The controversy over Massey University’s ban on Don Brash speaking to politics students has been an overwhelming victory for free speech, according to Dr Bryce Edwards of Victoria University of Wellington. He argues that academics, students and universities now need to re-assert the culture of robust and diverse debate on campuses.
The reaction to the banning of Don Brash from speaking at Massey University has largely been one of condemnation of Vice Chancellor Jan Thomas for her illiberal actions. Unlike the controversy over visiting Canadian alt-right provocateurs Lauren Southern and Stefan Molyneux, there is little support for authorities denying Brash the ability to speak.
Massey University has damaged its reputation over the banning. Many in the media and on social media have questioned the credibility and status of the university now taking such censorious decisions. And politicians appear to be united against Massey’s draconian actions.
This should please and assuage those in favour of political freedoms. After all, a worryingly illiberal atmosphere pervaded the controversy over the Canadians. Most in the public debate appeared to be happy for the Auckland City Council, and then a private venue, to discriminate against the Canadians (and their potential audience) on the basis of their political views and messages. Very few were willing to stand up publicly and say that they detested what Southern and Molyneux preached, but were willing to support their political freedom to do so.
Interestingly, the reverse has now occurred in the Brash case – with many political opponents willing to defend Brash’s political right of expression despite disagreeing with his views. But as lawyer Juliet Moses has pointed out on Twitter, “It’s good to see some people on the ‘left’ coming out against the Brash ban. But some of those same people cheered on, and supported the appeasement of, those making threats against the Canadians. This is the predictable result. It was never going to end there.”
The question of political freedom is now firmly on the agenda – especially in terms of university campuses.

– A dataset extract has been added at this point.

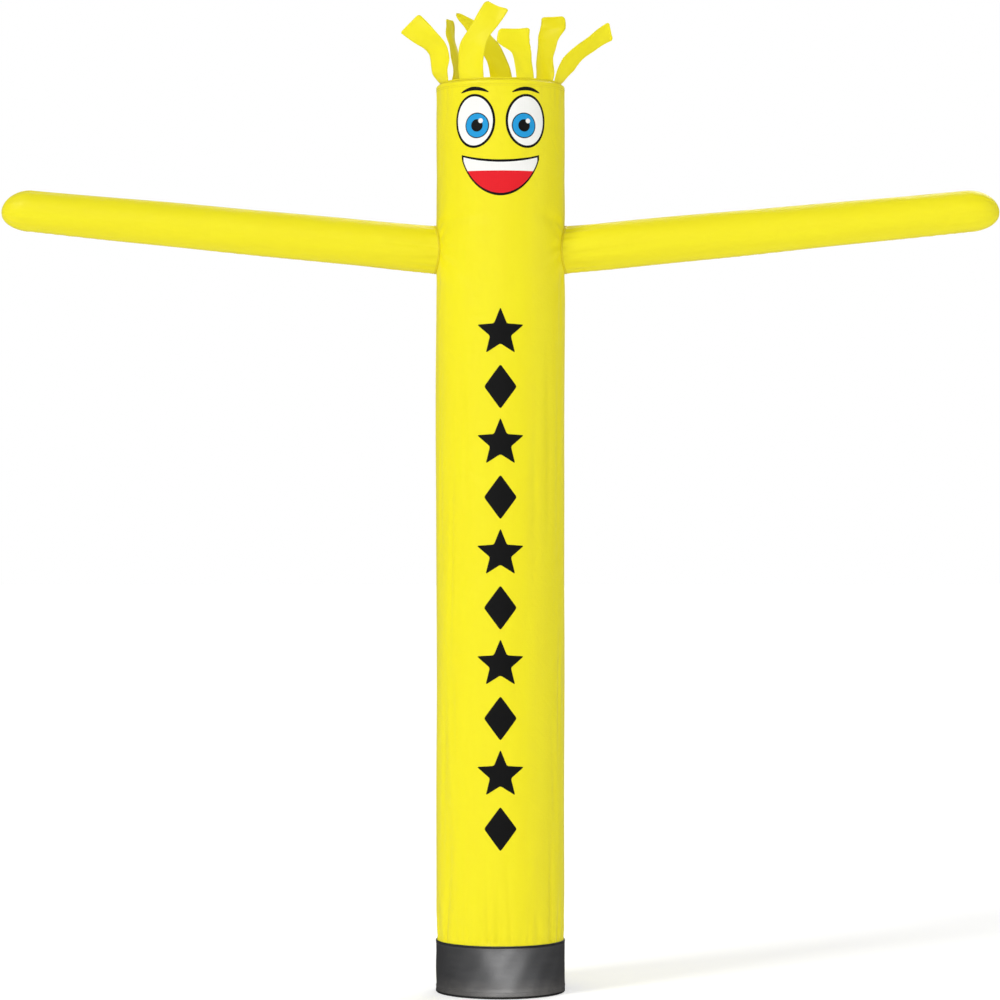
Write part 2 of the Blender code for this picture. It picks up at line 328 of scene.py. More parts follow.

No doubt there will be further controversies and tests of other universities, with academic staff and students of a more illiberal bent seeking to close down debates and speakers when their message is judged to be offensive or too radical.

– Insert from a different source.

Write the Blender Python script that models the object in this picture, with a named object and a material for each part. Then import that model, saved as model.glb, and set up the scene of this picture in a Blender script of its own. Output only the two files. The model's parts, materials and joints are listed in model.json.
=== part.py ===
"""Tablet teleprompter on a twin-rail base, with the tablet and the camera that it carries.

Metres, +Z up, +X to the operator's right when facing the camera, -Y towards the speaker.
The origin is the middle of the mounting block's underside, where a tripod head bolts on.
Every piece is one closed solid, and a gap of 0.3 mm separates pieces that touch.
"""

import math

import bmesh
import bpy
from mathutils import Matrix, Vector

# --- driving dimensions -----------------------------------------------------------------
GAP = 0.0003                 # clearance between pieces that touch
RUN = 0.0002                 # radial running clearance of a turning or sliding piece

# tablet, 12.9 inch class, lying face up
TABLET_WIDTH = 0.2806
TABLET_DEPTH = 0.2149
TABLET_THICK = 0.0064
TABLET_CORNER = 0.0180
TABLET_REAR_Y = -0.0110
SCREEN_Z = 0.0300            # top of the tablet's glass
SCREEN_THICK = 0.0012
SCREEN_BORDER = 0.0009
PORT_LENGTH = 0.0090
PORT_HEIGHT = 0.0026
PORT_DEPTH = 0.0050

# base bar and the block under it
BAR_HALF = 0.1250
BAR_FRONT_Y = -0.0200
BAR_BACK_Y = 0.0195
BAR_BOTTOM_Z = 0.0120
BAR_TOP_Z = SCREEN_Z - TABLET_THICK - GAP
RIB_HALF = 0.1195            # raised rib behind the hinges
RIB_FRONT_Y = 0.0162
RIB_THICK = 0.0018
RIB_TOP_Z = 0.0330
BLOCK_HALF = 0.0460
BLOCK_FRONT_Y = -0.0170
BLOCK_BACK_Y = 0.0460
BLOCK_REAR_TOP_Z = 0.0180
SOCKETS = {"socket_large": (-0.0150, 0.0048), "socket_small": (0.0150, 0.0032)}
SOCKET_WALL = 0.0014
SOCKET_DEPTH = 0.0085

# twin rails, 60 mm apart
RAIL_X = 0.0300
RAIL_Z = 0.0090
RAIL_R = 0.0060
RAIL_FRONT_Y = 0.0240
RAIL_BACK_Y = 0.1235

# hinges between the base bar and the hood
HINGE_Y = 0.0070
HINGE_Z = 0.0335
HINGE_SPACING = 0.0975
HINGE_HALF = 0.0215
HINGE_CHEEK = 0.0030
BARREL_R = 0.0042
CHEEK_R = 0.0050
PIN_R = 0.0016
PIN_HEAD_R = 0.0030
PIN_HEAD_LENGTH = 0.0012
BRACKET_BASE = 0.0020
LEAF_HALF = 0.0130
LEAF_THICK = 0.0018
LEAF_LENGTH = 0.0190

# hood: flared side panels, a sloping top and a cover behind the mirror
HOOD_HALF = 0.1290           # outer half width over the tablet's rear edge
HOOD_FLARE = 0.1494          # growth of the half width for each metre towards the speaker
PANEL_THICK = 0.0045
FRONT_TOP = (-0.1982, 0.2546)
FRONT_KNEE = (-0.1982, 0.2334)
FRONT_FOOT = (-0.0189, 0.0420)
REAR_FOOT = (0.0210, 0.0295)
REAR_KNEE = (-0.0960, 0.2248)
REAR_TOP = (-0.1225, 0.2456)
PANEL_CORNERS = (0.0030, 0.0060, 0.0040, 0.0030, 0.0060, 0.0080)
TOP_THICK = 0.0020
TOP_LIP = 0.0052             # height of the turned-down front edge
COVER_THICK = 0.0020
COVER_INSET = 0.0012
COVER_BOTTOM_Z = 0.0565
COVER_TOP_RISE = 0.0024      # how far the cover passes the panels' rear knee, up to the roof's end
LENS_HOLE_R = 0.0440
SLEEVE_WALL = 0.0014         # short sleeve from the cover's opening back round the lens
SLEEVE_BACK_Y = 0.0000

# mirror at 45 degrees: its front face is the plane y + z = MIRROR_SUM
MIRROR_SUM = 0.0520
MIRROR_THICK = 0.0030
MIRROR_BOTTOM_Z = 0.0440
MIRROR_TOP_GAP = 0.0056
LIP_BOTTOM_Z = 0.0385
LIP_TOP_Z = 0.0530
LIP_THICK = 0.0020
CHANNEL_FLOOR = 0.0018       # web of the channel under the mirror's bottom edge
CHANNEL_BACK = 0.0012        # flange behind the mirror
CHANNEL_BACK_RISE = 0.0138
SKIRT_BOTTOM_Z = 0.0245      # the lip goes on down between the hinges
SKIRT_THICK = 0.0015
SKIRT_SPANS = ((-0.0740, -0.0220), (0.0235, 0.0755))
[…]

But the strong backlash against the Brash ban shows that New Zealanders, including academics, aren’t keen to go down the illiberal path that we’ve seen in other parts of the world lately – especially in the US and UK, where controversial academics and visiting speakers have been “de-platformed”. These campus “cultural wars” can hopefully be avoided here.

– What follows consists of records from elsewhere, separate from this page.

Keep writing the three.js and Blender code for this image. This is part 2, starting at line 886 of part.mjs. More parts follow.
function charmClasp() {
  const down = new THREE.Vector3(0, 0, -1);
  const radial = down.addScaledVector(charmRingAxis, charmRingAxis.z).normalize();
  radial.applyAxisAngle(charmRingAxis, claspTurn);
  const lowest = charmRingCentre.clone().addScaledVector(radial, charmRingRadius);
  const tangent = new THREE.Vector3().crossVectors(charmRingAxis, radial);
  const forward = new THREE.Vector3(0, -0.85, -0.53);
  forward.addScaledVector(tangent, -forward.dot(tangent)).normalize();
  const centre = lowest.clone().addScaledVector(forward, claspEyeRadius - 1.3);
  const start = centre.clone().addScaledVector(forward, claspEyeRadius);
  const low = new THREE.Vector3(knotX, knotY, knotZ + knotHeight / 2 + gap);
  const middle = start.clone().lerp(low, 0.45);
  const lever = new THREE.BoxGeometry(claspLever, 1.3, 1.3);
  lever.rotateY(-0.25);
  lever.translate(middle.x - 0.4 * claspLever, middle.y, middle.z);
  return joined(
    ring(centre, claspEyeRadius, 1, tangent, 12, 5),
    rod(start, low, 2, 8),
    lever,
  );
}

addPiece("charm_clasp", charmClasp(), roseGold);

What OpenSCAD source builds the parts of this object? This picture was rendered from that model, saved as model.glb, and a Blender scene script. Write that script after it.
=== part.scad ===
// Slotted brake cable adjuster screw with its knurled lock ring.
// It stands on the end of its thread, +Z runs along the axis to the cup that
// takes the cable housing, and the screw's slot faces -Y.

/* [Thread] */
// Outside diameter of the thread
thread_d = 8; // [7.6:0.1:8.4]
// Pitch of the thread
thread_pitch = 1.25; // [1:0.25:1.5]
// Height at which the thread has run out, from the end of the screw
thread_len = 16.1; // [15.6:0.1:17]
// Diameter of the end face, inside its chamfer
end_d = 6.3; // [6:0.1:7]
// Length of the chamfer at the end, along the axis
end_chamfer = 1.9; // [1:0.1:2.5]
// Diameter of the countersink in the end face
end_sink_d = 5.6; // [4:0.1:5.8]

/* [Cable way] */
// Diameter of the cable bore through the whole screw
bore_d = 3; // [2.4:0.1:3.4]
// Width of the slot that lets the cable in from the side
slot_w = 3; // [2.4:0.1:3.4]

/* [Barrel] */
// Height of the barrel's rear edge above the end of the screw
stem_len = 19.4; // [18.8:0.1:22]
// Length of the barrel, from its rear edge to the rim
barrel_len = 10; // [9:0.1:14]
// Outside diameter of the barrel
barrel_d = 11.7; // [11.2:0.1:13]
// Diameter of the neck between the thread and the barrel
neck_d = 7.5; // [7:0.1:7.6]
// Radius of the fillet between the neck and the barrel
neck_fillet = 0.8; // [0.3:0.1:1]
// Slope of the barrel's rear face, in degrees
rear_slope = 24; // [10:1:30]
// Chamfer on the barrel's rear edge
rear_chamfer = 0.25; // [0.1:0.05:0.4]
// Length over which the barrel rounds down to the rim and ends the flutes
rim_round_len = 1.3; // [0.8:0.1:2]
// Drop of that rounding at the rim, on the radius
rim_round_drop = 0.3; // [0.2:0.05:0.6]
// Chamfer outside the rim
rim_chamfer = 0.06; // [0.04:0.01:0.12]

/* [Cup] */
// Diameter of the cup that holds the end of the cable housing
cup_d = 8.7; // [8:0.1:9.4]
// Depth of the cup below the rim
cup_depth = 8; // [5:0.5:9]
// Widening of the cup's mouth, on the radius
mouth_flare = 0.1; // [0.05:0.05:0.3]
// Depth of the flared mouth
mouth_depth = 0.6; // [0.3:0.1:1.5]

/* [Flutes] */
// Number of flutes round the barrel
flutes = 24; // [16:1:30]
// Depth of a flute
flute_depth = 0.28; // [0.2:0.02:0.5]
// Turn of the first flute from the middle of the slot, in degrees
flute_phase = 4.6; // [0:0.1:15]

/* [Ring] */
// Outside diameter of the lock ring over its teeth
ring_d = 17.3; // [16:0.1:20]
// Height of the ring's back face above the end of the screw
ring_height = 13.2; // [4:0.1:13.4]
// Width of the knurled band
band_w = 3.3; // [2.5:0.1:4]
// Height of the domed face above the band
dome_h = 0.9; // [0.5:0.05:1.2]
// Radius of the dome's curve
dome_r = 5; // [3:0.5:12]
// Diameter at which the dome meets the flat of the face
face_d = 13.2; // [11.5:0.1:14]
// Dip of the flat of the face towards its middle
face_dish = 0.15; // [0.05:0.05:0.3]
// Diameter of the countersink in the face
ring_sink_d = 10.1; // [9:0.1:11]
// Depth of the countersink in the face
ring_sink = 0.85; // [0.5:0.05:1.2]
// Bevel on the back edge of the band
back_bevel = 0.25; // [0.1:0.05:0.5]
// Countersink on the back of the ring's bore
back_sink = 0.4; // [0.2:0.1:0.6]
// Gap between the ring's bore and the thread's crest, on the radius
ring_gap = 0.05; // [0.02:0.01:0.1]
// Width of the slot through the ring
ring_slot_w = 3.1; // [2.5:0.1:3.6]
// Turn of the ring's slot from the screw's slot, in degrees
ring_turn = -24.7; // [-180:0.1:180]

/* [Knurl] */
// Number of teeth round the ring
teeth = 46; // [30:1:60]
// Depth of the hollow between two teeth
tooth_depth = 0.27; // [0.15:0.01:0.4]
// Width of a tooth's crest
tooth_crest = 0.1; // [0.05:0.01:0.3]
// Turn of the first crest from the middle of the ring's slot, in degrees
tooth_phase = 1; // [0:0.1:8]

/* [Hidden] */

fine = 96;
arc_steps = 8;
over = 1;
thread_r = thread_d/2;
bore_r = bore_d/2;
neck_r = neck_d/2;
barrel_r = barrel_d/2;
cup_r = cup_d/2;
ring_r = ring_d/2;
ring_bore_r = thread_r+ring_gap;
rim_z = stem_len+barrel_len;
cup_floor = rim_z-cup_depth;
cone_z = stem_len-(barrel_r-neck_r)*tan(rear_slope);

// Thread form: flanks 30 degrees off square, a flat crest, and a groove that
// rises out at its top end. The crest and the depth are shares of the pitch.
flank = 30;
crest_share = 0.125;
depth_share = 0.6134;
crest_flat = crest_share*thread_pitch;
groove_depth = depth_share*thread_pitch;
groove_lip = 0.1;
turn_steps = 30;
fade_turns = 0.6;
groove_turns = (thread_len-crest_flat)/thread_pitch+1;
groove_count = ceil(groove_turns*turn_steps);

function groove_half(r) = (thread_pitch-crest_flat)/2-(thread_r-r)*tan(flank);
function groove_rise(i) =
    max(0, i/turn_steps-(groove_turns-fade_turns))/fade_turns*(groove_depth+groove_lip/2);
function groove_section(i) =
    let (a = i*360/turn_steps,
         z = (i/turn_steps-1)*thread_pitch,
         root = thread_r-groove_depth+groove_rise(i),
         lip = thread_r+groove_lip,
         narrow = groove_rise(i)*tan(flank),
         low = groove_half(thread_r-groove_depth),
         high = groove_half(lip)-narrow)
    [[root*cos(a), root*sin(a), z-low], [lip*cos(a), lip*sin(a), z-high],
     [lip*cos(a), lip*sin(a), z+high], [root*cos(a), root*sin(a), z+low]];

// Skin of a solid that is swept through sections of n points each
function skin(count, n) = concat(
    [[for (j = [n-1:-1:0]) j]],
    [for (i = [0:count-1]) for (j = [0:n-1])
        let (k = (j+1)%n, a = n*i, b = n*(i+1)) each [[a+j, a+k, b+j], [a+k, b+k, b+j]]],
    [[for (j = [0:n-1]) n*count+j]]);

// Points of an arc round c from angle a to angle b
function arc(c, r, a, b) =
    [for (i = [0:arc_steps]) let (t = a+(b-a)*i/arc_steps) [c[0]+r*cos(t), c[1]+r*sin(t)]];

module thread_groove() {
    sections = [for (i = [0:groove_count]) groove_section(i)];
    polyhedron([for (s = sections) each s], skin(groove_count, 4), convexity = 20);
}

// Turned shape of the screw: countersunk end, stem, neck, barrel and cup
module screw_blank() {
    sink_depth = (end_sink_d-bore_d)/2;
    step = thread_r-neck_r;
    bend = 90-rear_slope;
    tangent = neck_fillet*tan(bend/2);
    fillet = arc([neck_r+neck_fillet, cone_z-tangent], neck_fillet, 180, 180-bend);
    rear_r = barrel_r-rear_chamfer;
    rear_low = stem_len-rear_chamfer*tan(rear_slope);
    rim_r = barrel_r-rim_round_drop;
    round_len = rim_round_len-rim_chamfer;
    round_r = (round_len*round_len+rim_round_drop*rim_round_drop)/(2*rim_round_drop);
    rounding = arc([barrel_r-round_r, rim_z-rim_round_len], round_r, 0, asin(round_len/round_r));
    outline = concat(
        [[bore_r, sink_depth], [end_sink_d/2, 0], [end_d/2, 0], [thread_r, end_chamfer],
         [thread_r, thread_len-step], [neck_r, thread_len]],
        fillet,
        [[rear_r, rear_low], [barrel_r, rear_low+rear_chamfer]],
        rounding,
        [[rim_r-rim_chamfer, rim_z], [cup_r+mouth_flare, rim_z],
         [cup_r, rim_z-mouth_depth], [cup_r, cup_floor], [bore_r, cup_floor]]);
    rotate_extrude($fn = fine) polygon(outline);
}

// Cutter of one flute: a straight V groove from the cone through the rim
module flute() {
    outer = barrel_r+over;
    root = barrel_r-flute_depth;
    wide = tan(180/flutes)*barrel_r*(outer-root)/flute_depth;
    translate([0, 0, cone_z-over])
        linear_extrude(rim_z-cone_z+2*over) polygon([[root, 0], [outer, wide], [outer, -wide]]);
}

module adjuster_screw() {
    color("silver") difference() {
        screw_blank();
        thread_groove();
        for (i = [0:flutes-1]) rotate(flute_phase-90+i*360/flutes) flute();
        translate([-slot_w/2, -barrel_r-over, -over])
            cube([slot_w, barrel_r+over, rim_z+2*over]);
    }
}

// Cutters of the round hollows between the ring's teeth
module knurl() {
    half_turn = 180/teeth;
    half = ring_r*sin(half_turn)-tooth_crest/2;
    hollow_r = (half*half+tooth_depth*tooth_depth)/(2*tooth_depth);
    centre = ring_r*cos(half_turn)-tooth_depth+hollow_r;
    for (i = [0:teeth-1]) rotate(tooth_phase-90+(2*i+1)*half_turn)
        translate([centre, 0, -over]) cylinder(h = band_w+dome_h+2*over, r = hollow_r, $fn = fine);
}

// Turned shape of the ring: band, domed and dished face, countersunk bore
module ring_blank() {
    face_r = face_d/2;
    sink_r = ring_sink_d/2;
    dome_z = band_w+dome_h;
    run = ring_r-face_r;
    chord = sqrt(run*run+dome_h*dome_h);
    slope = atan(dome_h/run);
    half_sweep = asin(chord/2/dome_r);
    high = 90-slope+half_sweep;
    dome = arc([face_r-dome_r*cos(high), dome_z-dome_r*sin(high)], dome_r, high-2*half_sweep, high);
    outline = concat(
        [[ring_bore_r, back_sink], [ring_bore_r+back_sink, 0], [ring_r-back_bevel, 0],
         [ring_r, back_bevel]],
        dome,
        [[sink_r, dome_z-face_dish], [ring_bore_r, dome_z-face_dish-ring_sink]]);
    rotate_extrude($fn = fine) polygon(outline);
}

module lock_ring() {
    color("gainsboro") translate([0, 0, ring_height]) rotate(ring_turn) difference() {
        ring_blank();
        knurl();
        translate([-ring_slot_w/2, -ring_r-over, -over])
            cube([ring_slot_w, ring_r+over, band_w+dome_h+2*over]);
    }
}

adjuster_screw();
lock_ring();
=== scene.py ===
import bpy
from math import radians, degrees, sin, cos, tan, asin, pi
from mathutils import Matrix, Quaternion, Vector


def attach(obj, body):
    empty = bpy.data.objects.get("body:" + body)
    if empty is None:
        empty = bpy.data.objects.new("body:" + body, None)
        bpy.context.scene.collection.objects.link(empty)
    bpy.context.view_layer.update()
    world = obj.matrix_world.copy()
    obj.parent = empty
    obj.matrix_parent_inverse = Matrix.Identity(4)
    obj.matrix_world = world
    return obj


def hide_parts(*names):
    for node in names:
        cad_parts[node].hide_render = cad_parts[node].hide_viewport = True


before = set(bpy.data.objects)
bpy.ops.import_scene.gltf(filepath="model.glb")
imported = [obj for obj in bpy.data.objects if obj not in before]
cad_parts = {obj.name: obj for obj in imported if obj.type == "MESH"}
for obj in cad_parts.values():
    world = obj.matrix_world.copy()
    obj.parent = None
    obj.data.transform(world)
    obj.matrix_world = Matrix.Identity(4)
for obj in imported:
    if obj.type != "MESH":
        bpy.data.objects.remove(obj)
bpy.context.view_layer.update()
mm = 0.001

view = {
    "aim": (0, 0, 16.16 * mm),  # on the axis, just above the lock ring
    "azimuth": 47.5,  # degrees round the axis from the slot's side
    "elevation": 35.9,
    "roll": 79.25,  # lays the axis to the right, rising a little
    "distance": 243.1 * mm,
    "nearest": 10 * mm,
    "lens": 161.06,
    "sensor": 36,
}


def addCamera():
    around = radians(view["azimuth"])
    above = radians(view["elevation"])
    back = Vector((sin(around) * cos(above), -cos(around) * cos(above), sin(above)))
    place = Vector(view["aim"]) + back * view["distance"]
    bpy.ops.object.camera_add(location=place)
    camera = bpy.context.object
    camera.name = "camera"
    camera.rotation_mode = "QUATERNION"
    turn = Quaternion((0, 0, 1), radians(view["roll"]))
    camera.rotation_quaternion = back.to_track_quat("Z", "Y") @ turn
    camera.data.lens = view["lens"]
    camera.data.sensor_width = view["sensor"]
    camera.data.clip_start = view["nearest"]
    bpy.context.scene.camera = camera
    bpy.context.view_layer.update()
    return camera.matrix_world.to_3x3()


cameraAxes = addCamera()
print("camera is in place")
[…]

The fact that Brash has been welcomed to participate in a debate at Auckland University this week – arguing “PC culture has gone too far to the point of limiting freedom of speech” – indicates that other New Zealand universities aren’t going to follow Massey’s illiberalism. Yes, there will be protests against Brash political views, but if this turns into an attempt to shut him down, these protestors will clearly be on the wrong side of public feeling, which is in favour of intellectual inclusivity and diversity, rather than the suppression of unpopular ideas.
In fact, in the aftermath of the Massey-Brash debacle, New Zealand universities have the perfect chance to show that they are the bastions of critical thinking and openness to robust debate. They should now make an extra effort to illustrate to the public that campuses in this country are robust and democratic enough to invite Brash and other radical thinkers and speakers into public debates.
Of course, such debates should include other radicals and sometimes-unpopular and contentious people. The likes of Nicky Hager, Sandra Coney, Michael Laws, Hone Harawira, Donna Awatere-Huata, and John Minto could be given platforms and opportunities to discuss and debate contemporary political and social issues. And, of course, students should be welcome to challenge or even protest their politics. The only thing that should be banned is the suppression of political views.
International intellectual and political leaders should also be invited onto our campuses. My pick would be leftwing sociologist Kenan Malik from the UK – he’s a Guardian newspaper columnist and harsh critic of multiculturalism and identity politics. Marxist philosopher Slovoj Zizek would be a fantastic speaker (termed the “Elvis of cultural theory” and “the most dangerous philosopher in the West”). Camille Paglia – the American libertarian gender theorist – would also be fascinating on recent shifts in feminist thought and practice.
Then there are controversial international politicians already due to come here this year – Nigel Farage and Pauline Hanson. They might not be scholars, but in our current era of global populism and reactionary politics we can learn from debate and dialogue with those who have struck a chord with people who are too frequently termed “the deplorables”. This is no time for either intellectual snobbery or censorship – in fact such trends are exactly what is helping fuel global rebellions against elites and experts.
Those who are unconvinced that New Zealand universities must be robust spaces for debate should take a look at what’s happening in the US, where university campuses are quickly becoming “safe space” zones in which management seeks to protect students from encountering “offensive” ideas or arguments.
One of the bright lights, however, is the University of Chicago, which has consciously avoided this trend. It regularly invites controversial speakers that wouldn’t be allowed onto other campuses – the latest invite has gone out to former Donald Trump adviser, Steve Bannon. Chicago is therefore increasingly known as “the free speech university”. One recent article explains that this approach has also been successful: “The elevation of Chicago’s free speech posture has come, perhaps not coincidentally, on the heels of a remarkable leap in the university’s prominence and prestige.”
Local universities should take note. Instead of going down the Massey path, we need to take a new more open approach on our campuses – one that is truly tolerant of dissent and diverse thought, but also one that applies proper scrutiny to radical ideas. Such a celebration of vigorous political and intellectual discourse on our campuses is the obvious way to deal with the rising climate of censoriousness that we’ve been witnessing lately. It’d be the perfect antidote to the ugly political atmosphere of “culture wars”, which if unchecked, might soon escalate into a much worse political environment for everyone.